My other shadow is Cerberus, a large pit bull that I touched in my senior year of high school. He is all white with one blue and one green eye. He has cropped ears and scars all over his body. I was in a home in Atlanta and I was walking around at the dead of night like usual. It was so humid and still. Walking near some abandoned homes, I see Cerberus lying on his side, dark blood matted his fur. He looks up at me as I run to him, scraping my knee on the sidewalk as I inch closer to him. Luna and Harlow are standing behind him, watching silently.
Looking at his body, I see all the scars and bite marks. They used him for dog fighting. His breathing is labored and I feel pain coming off of him. Slowly, he moves his head from the sidewalk to look up at me. Gasping, I see his eyes for the first time, their stunning color in the moonlight.
“Oh my poor baby, don’t cry shh it will be alright. I will take care of you now.” At the sound of my voice, I see his tail thump slowly on the grass. He was over seventy pounds easy, all muscle, and his eyes begged me to help and love him.
Ignoring my scraped knee, I pull him into my lap, making sure that my skin was covered. Petting him softly, I push all of my love to him, his tail still thumps on the ground. I look down into those soulful eyes and see that he is at peace.
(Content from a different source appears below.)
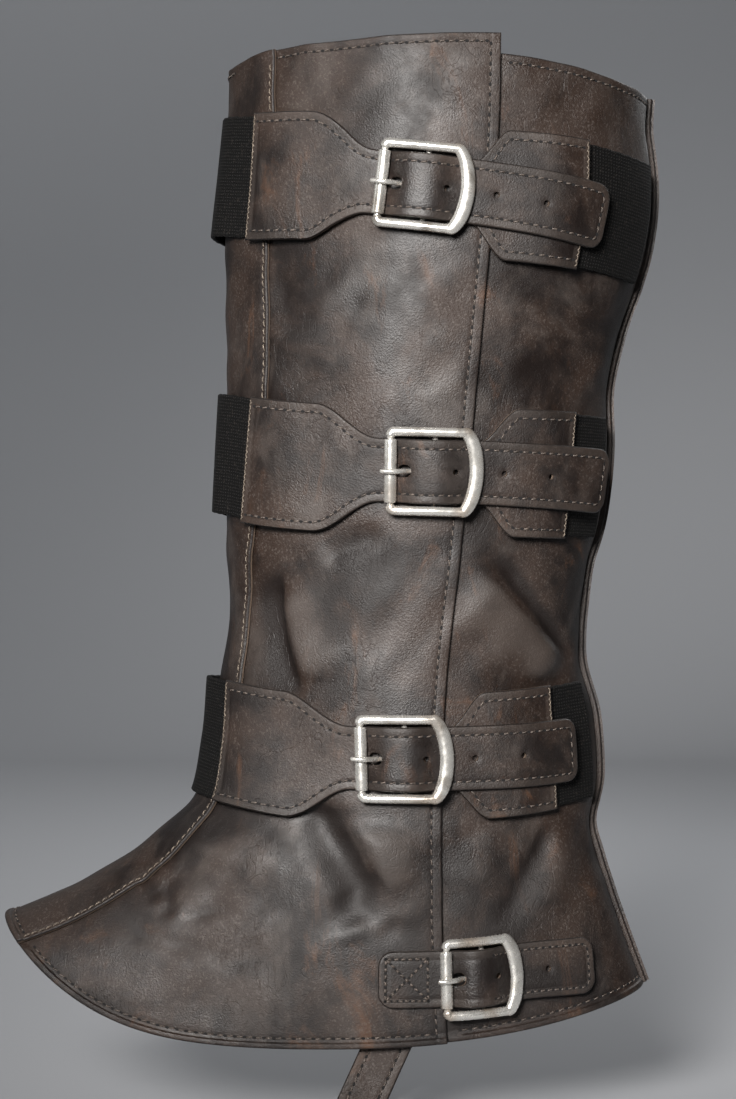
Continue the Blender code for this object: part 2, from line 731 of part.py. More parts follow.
def make_roller(name, path, size):
    """The thin sleeve that turns on the frame's front pin."""
    sides = 10
    reach = size.half_t - 3.1
    turns = np.radians(np.arange(sides + 1) * 360 / sides)
    grids = []
    for radius in (PIN_RADIUS + 0.4, size.roller):
        s = size.left + radius * np.cos(turns)[:, None] + np.zeros((1, 2))
        h = ROLLER_HEIGHT + radius * np.sin(turns)[:, None] + np.zeros((1, 2))
        t = np.array([[-reach, reach]]) + np.zeros((sides + 1, 1))
        grids.append(path.point(s[:-1], t[:-1], h[:-1]))
    inner, outer = grids
    points = [*inner.reshape(-1, 3), *outer.reshape(-1, 3)]
    layer = 2 * sides
    faces = []
    for k in range(sides):
        a, b = 2 * k, 2 * ((k + 1) % sides)
        faces.append((a, b, b + 1, a + 1))
        faces.append((a + layer, a + 1 + layer, b + 1 + layer, b + layer))
        faces.append((a, a + layer, b + layer, b))
        faces.append((a + 1, b + 1, b + 1 + layer, a + 1 + layer))
    add_object(f"roller_{name}", points, faces, "metal")


PRONG_RADIUS = 1.05
EYE_RADIUS = 0.8


def make_prong(name, path, size):
    """The tongue: an eye round the centre bar, up through the billet's hole, and over the roller."""
    over_roller = ROLLER_HEIGHT + size.roller + 0.35 + PRONG_RADIUS
    eye = BAR_RADIUS + 0.25 + EYE_RADIUS
    line = [
        (eye * math.sin(turn), BAR_HEIGHT - eye * math.cos(turn), EYE_RADIUS)
        for turn in np.radians([30, 75, 120, 165, 205, 236])
    ]
    line += [
        (-4.3, 4.4, 0.9), (size.left + 9.5, 3.8, 0.9), (size.left + 7.5, 3.8, 0.95),
        (size.left + 6.0, 4.7, PRONG_RADIUS), (size.left + 4.7, 6.3, PRONG_RADIUS),
        (size.left + 2.8, over_roller - 0.9, PRONG_RADIUS), (size.left, over_roller, PRONG_RADIUS),
        (size.left - 2.6, over_roller - 0.3, 0.95), (size.left - 3.6, over_roller - 0.6, 0.55),
    ]
    sides = 6
    centres = [(s, 0.0, h) for s, h, _ in line]
    rings = rod_rings(path, centres, [radius for _, _, radius in line], sides)
    add_object(f"prong_{name}", rings.reshape(-1, 3), ring_faces(len(rings), sides, False), "metal")


# Webbing
WEBBING_INNER_END = -50.0
WEBBING_BACK_END = 166.0


def make_webbing(name, path, strap):
    """Two elastic pieces: over the shin to the inner side, and from the chape to the back seam."""
    half = WEBBING_WIDTH / 2 - 0.6
    t = np.linspace(-half, half, 5)
    seam = float(section("seam", strap["level"]))
    billet_start = strap["billet_start"]

    def in_front(s):
        """In front the webbing stands clear of the shin strip, more at one edge than at the other."""
        angle = path.angle_at(s)
        window = smooth(-38, -10, angle) * (1 - smooth(billet_start - 28, billet_start - 10, s))
        share = (t + half) / (2 * half)
        settled = (LEATHER + GAP) * (1 - smooth(-seam - 11, -seam - 3, angle))
        return window * (strap["flare_bottom"] * (1 - share) + strap["flare_top"] * share) - settled

    def behind(s):
        return np.full(t.shape, 0.2)

    inner_end = path.s_at(WEBBING_INNER_END)
    back_end = path.s_at(WEBBING_BACK_END)
    parts = (
        ("front", inner_end, billet_start + WEBBING_LAP, in_front),
        ("back", strap["chape_end"] - WEBBING_LAP, back_end, behind),
    )
    for part, start, end, lift in parts:
        stations = np.linspace(start, end, 2 + round((end - start) / 6.0))
        inner = np.array([path.point(s, t, lift(s)) for s in stations])
        outer = np.array([path.point(s, t, lift(s) + WEBBING_THICK) for s in stations])
        wall(f"webbing_{part}_{name}", inner, outer, "webbing")


def make_straps():
    for row in STRAPS:
        strap = dict(zip(STRAP_COLUMNS, row))
        name = strap["name"]
        front, tilt, back = strap["front_tilt"], strap["tilt"], strap["back_tilt"]
        billet_path = StrapPath(strap["level"], (0, front, tilt, tilt, tilt), strap["bar_angle"])
        path = StrapPath(strap["level"], (0, front, tilt, tilt, back), strap["bar_angle"])
        holes = [(FIRST_HOLE, PRONG_HOLE_RADIUS)]
        holes += [(FIRST_HOLE + HOLE_PITCH * k, HOLE_RADIUS) for k in (1, 2, 3)]
        start = strap["billet_start"]
        front_webbing = start + WEBBING_LAP
        back_webbing = strap["chape_end"] - WEBBING_LAP

        size = Buckle(BILLET_WIDTH + BUCKLE_EASE)
        line = billet_line(size)

        def bottom(s):
            return billet_height(s, line, front_webbing, back_webbing, strap["tip_lift"])

        make_billet(
            f"billet_{name}", billet_path, start, BILLET_TIP, BILLET_WIDTH, holes, line, bottom, True,
            strap["shear"],
        )
        make_chape(f"chape_{name}", path, strap["chape_end"], BILLET_WIDTH - CHAPE_NARROWER, True)
        make_buckle(name, path, size)
        make_webbing(name, path, strap)


# Heel strap: short, with no webbing
HEEL_LEVEL, HEEL_TILTS, HEEL_BAR_ANGLE = -320.0, (-2, -2, -2, -4, -12), 119.0
HEEL_WIDTH = 22.4
HEEL_START, HEEL_TIP = -42.0, 48.0
HEEL_HOLES = (-9.8, 6.0, 28.0)
HEEL_CHAPE_END = 32.0


def make_heel_strap():
    path = StrapPath(HEEL_LEVEL, HEEL_TILTS, HEEL_BAR_ANGLE, settle=(114.0, 128.0))
    holes = [(HEEL_HOLES[0], PRONG_HOLE_RADIUS)] + [(s, HOLE_RADIUS) for s in HEEL_HOLES[1:]]
    size = Buckle(HEEL_WIDTH + BUCKLE_EASE)
    line = billet_line(size)

    def bottom(s):
        return billet_height(s, line)

    make_billet("billet_heel", path, HEEL_START, HEEL_TIP, HEEL_WIDTH, holes, line, bottom, False)
    make_chape("chape_heel", path, HEEL_CHAPE_END, HEEL_WIDTH - CHAPE_NARROWER, False)
    make_buckle("heel", path, size)


# Stirrup: a strap from inside the hem, under the arch of the shoe and up the other side
STIRRUP_WIDTH = 18.5
STIRRUP_TOP_LEVEL = -322.0
STIRRUP_BOTTOM = -384.0
STIRRUP_CORNER = 14.0
STIRRUP_X_TOP, STIRRUP_X_BOTTOM = -11.0, -39.5
STIRRUP_CLEARANCE = 1.7
STIRRUP_SKEW = 4.0


def stirrup_side(side):
    """The stirrup's middle line from inside the hem down. side is -1 outside and 1 inside the leg."""
    mid_z = STIRRUP_BOTTOM + STIRRUP_THICK / 2
    skew = STIRRUP_SKEW * (1 + side)
    line = []
    for z in (STIRRUP_TOP_LEVEL, -334.0, HEM_LEVEL, -357.0, mid_z + STIRRUP_CORNER):
        x = stirrup_x(z) + skew
        half = wall_half_width(x, max(z, HEM_LEVEL)) - STIRRUP_CLEARANCE - STIRRUP_THICK / 2
        line.append((x, side * half, z))
    bend_y = side * (half - STIRRUP_CORNER)
    for turn in np.radians([30, 60, 90]):
        z = mid_z + STIRRUP_CORNER * (1 - math.sin(turn))
        line.append((stirrup_x(z) + skew, bend_y + side * STIRRUP_CORNER * math.cos(turn), z))
    return line


def make_stirrup():
    """Down the outer side, under the arch and up the inner side."""
    down, up = stirrup_side(-1), stirrup_side(1)[::-1]
    line = np.array(down + [tuple((np.array(down[-1]) + up[0]) / 2)] + up)
    ahead = np.gradient(line, axis=0)
    ahead /= np.linalg.norm(ahead, axis=1, keepdims=True)
    away = np.stack([np.zeros(len(line)), ahead[:, 2], -ahead[:, 1]], axis=1)
    away /= np.linalg.norm(away, axis=1, keepdims=True)
    across = np.cross(away, ahead)
    across /= np.linalg.norm(across, axis=1, keepdims=True)
    shares = np.linspace(-0.5, 0.5, 3)[None, :, None] * STIRRUP_WIDTH
    grids = []
    for side in (1, -1):
        edge = line + away * side * STIRRUP_THICK / 2
        grids.append(edge[:, None, :] + across[:, None, :] * shares)
    outer, inner = grids
    bottom = np.isclose(line[:, 2], STIRRUP_BOTTOM + STIRRUP_THICK / 2)
    outer[bottom, :, 2] = STIRRUP_BOTTOM
    inner[bottom, :, 2] = STIRRUP_BOTTOM + STIRRUP_THICK
    wall("stirrup", inner, outer, "leather")


def stirrup_x(z):
    """The stirrup slants forward on its way down."""
    share = np.clip((STIRRUP_TOP_LEVEL - z) / (STIRRUP_TOP_LEVEL - STIRRUP_BOTTOM), 0, 1)
    return STIRRUP_X_TOP + (STIRRUP_X_BOTTOM - STIRRUP_X_TOP) * share


def wall_half_width(x, level):
    """Half the width of the form at a place along the shoe."""
    angles = np.linspace(20, 160, 281)
    ring = leg(angles, level)
    return float(np.interp(x, ring[:, 0], -ring[:, 1]))


def main():
    for left_over in list(bpy.data.objects):
        bpy.data.objects.remove(left_over)
    make_panels()
    make_straps()
    make_heel_strap()
    make_stirrup()


main()
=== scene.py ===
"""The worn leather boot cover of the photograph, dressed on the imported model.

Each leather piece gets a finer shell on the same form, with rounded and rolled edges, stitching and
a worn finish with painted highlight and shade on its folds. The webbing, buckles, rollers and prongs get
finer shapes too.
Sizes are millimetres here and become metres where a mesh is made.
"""

import math

import bpy
import numpy as np
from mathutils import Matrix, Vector


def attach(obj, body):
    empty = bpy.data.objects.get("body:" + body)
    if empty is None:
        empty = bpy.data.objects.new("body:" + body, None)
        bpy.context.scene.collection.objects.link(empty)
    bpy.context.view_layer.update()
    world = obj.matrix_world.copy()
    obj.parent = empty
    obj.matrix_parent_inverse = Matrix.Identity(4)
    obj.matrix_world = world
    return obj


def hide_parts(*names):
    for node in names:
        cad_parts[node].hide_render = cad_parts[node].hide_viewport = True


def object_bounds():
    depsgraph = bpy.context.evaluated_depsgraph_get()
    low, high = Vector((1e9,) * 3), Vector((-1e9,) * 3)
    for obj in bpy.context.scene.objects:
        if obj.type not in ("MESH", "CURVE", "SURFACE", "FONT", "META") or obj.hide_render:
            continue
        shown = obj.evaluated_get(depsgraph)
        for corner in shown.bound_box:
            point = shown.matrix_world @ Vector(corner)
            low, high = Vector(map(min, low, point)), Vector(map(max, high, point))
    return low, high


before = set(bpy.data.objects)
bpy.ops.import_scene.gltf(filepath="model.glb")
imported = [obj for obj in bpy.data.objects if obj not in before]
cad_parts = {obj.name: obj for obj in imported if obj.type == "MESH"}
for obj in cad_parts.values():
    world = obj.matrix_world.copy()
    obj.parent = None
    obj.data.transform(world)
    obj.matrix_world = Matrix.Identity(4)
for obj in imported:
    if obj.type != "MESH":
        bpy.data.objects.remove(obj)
CAD_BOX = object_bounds()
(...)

“Take a deep breath, my love. I got you now.” Bringing my forehead to his big thick forehead, I pull off my sleeves and touch his bloodied fur with my hands.
Now he is always by my side, softly glowing a green/blue and being playful or a protector. Cerberus comes up to mid-thigh on me, which isn’t much since I am five foot four inches. Luna likes to perch herself on his thick head or shoulders. While Harlow winds himself around, his legs purring. Since this happened, I have kept to myself. Making sure that I did not touch a single person. Even in nursing school, I kept my distance and got through my studies.
I work night shifts, where I have less contact with people. It is quiet, and I am always awake. The hospital is an old building that has a beautiful view of the harbor in Seattle. I mostly leave everyone alone, I am just here for my patients. I can touch them since I wear gloves. I am always cautious.
It’s a late Thursday night in the middle of October, the weather doesn’t bother me since I cover up my entire body. Harlow greets me in the elevator, meowing softly.
“Hello Lo, please, lets keep our patients alive today?” I ask him skeptically. He just stares and gives me a long blink of his golden eyes. A shiver goes down my spine. Something is going to happen. Something that I am not prepared for.